Another possible factor?:
When government workers' incomes/benefits are cut, they are done so by somebody in very high power. Thus they have an actual, physical agent to direct their rage at.
When private sector workers' experience similar situations, it usually is due to either 1) a supervisor at their company, who is not in very high power relative to a politician, and thus is not a very good sink for mass collective venting or 2) market processes, which as we know are "unseen" and nameless; really they aren't any "thing" at all, and thus would be hard to get mad at.
In short: Having a bad guy helps for people getting together to channel their collective rage, and the bigger the bad guy, the bigger the tantrum.
You're right. I did think of this myself, but not until after I had written my post.
What would it be like to have your hours at the counter of Kwik-E-Mart cruelly slashed in half, and how would this be different from the situation of the state worker? The Kwik-E-Mart worker can clearly see the reason for what has happened: the place isn't as busy as before. The state worker sees instead the meanie who slashed him. Further, in this era of collapsing civility, members of opposed political parties hate each other already, and the politician with the will to cut expenses is likely to by in a different party (namely, the GOP) than the government unions.
(I don't mean this a either praise or blame for the GOP.)
Related to this is the fact that government is a monopoly, unlike Kwick-E-Mart. The convenience store employee is alone in his misfortune, while the government worker suffering through an era of austerity is part of a vast crowd of aggrieved people, who will validate each other in their bitterness and anger.
@dancinganimal. The reason taxation is unjustified is because one's life requires using one's mind to gain values and force prevents this. The destruction caused by violating this principle can be seen in countless cases from a thief taking someone's wallet to socialist governments.

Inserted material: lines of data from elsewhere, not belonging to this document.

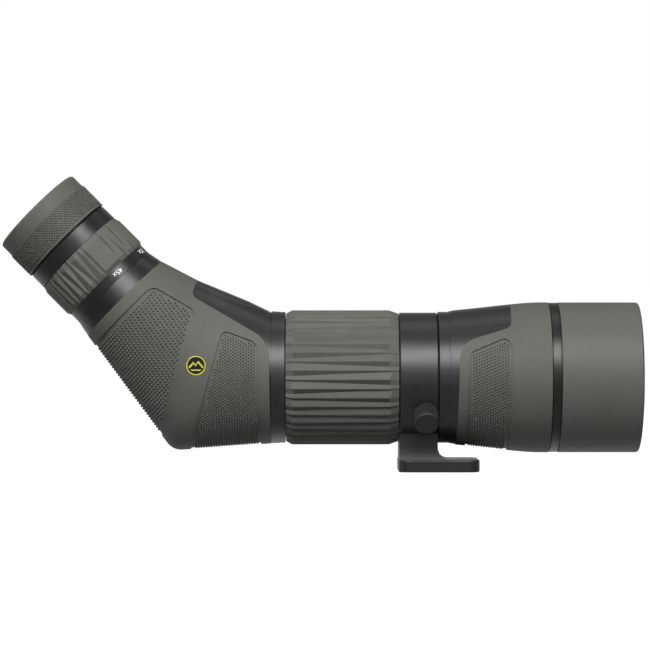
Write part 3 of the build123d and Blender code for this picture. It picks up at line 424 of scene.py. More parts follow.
def fan_reach(angle, line, radius):
    """Distance from the fan's line to a side-view outline with one rounded corner."""
    before, corner, after = line
    back = (before - corner).normalized()
    ahead = (after - corner).normalized()
    half = back.angle(ahead) / 2
    start = corner + back * (radius / tan(half))
    end = corner + ahead * (radius / tan(half))
    centre = corner + (back + ahead).normalized() * (radius / sin(half))
    ray = fan_ray(angle)
    first, last = (atan2(FAN.x - p.x, FAN.z - p.z) for p in (start, end))
    if last < angle < first:
        away = FAN - centre
        along = away.dot(ray)
        return -along + sqrt(along * along - away.dot(away) + radius * radius)
    a, b = (before, start) if angle >= first else (end, after)
    normal = Vector((a.z - b.z, 0, b.x - a.x))
    return (a - FAN).dot(normal) / ray.dot(normal)


def fan_section(angle, inset):
    """Matrix that turns a unit circle into one of the housing's sections, moved inwards by inset."""
    low = fan_reach(angle, HEEL, HEEL_RADIUS)
    high = fan_reach(angle, SADDLE, SADDLE_RADIUS)
    half_width = NECK_RADIUS + (HOUSING_RADIUS - NECK_RADIUS) * (1 - angle / TILT) - inset
    ray = fan_ray(angle)
    middle = FAN + ray * ((low + high) / 2)
    across = Vector((0, 1, 0)) * half_width
    upward = -ray * ((low - high) / 2 - inset)
    return columns(middle, across, upward, across.cross(upward).normalized())


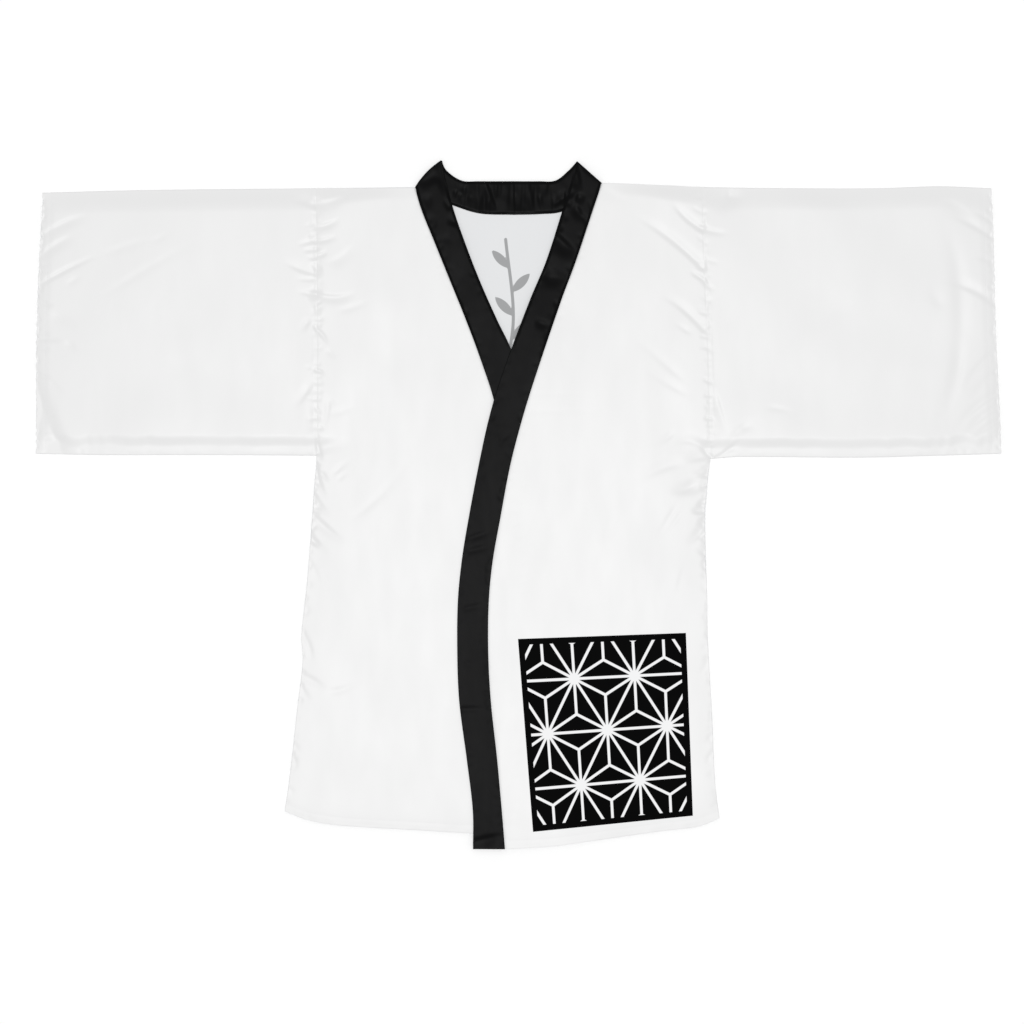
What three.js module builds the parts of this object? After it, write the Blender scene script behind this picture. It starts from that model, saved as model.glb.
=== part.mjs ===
// A kimono robe laid out flat, front side up, on the surface that it lies on.
// Millimetres. +X points to the viewer's right, which is the wearer's left, +Y to the neck
// and +Z up, out of the cloth.
// The origin is on the surface, under the middle of the laid-out robe.
import * as THREE from "three";

// Driving sizes
const clothWall = 1.2; // each panel's wall
const bandWall = 2.4; // the collar band: the cloth folded double
const seamGap = 0.3; // between pieces that are sewn together
const layerGap = 0.6; // between the upper front and the lower one that it lies on
const airUnderFront = 3.2; // how far the upper cloth stands off the lower one, away from its edges
const airByBand = 0.12; // the share of that air beside the collar band, whose weight presses the cloth down
const edgeRoll = 14; // how far in from an edge the upper cloth comes down to it
const bandPress = 120; // how far out from the band its weight is felt
const bandStep = 26; // how far from the lower band the upper front starts to rise, and to come down
const bandDescent = 104; // the distance over which it then comes down to its own level
const bandLiftAtNeck = bandWall + 2 * seamGap; // the front band lies on the back band there
const foldRadius = bandLiftAtNeck / 2; // the band's middle layer, where it turns over the shoulder
const narrowestFold = 16; // a fold's half width is at least this, so that the panels' facets can follow it
const foldFadesFrom = 0.3; // the share of a fold's length at which it starts to fade
const neckGap = 1.5 * seamGap; // up the robe, which leaves a seam's gap where the neckline slopes
// The shares of the front band's length where it starts to climb onto the back band, is up,
// and starts to lie level
const bandClimb = { start: 0.8, end: 0.88, level: 0.93 };

// Facets
const rowsUpFront = 42; // along a front and its band, from the hem to the shoulder
const columnsInFront = 14;
const ringsInSleeve = 18;
const columnsInSleeve = 20;
const columnsUnderSleeve = 8;
const ringsRoundNeck = 12;
const ringsOverShoulder = 5;
const armholeFacets = 16;
const backHemFacets = 14;
const crowding = 0.45; // how strongly facets crowd towards the edges, from 0 to 1

// Levels
const backTop = clothWall;
const frontRest = backTop + seamGap;

// Where each edge lies. x and y are in the robe's own frame.
const rightSide = [
  { y: 76, x: -313 },
  { y: 30, x: -317 },
  { y: -25, x: -321 },
  { y: -118, x: -328 },
  { y: -205, x: -337 },
  { y: -242, x: -335 },
  { y: -304, x: -342 },
  { y: -428, x: -356 },
  { y: -476, x: -363 },
];
const leftSide = [
  { y: 71, x: 298 },
  { y: 37, x: 294 },
  { y: -25, x: 290 },
  { y: -149, x: 293 },
  { y: -211, x: 294 },
  { y: -335, x: 301 },
  { y: -428, x: 305 },
  { y: -487, x: 312 },
];
const rightArmhole = [
  { y: 491, x: -314 },
  { y: 300, x: -313 },
  { y: 76, x: -313 },
];
const leftArmhole = [
  { y: 493, x: 285 },
  { y: 383, x: 288 },
  { y: 232, x: 295 },
  { y: 71, x: 298 },
];
const rightHem = [
  { x: -363, y: -476 },
  { x: -326, y: -490 },
  { x: -275, y: -498 },
  { x: -159, y: -505 },
  { x: -72, y: -510 },
  { x: 20, y: -512 },
];
const leftHem = [
  { x: -22, y: -534 },
  { x: 49, y: -530 },
  { x: 111, y: -522 },
  { x: 219, y: -507 },
  { x: 281, y: -499 },
  { x: 312, y: -487 },
];
const backHem = [
  { x: -363, y: -476 },
  { x: -275, y: -496 },
  { x: -72, y: -508 },
  { x: 111, y: -510 },
  { x: 250, y: -499 },
  { x: 312, y: -487 },
];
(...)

Government education is a good example. If individuals are to pursue knowledge and educate their children, they must be free to do so. If the government forces them to adopt government-sanctioned "education" then, to the extent force is used against them, they are unable to pursue what they consider valuable knowledge and education. Truth is irrelevant once force is involved.
When a thief takes your wallet, a dictator nationalizes your business or the department of education monopolizes your kid's education, your ability to use your mind and judgment is destroyed. This is fundamentally anti-life.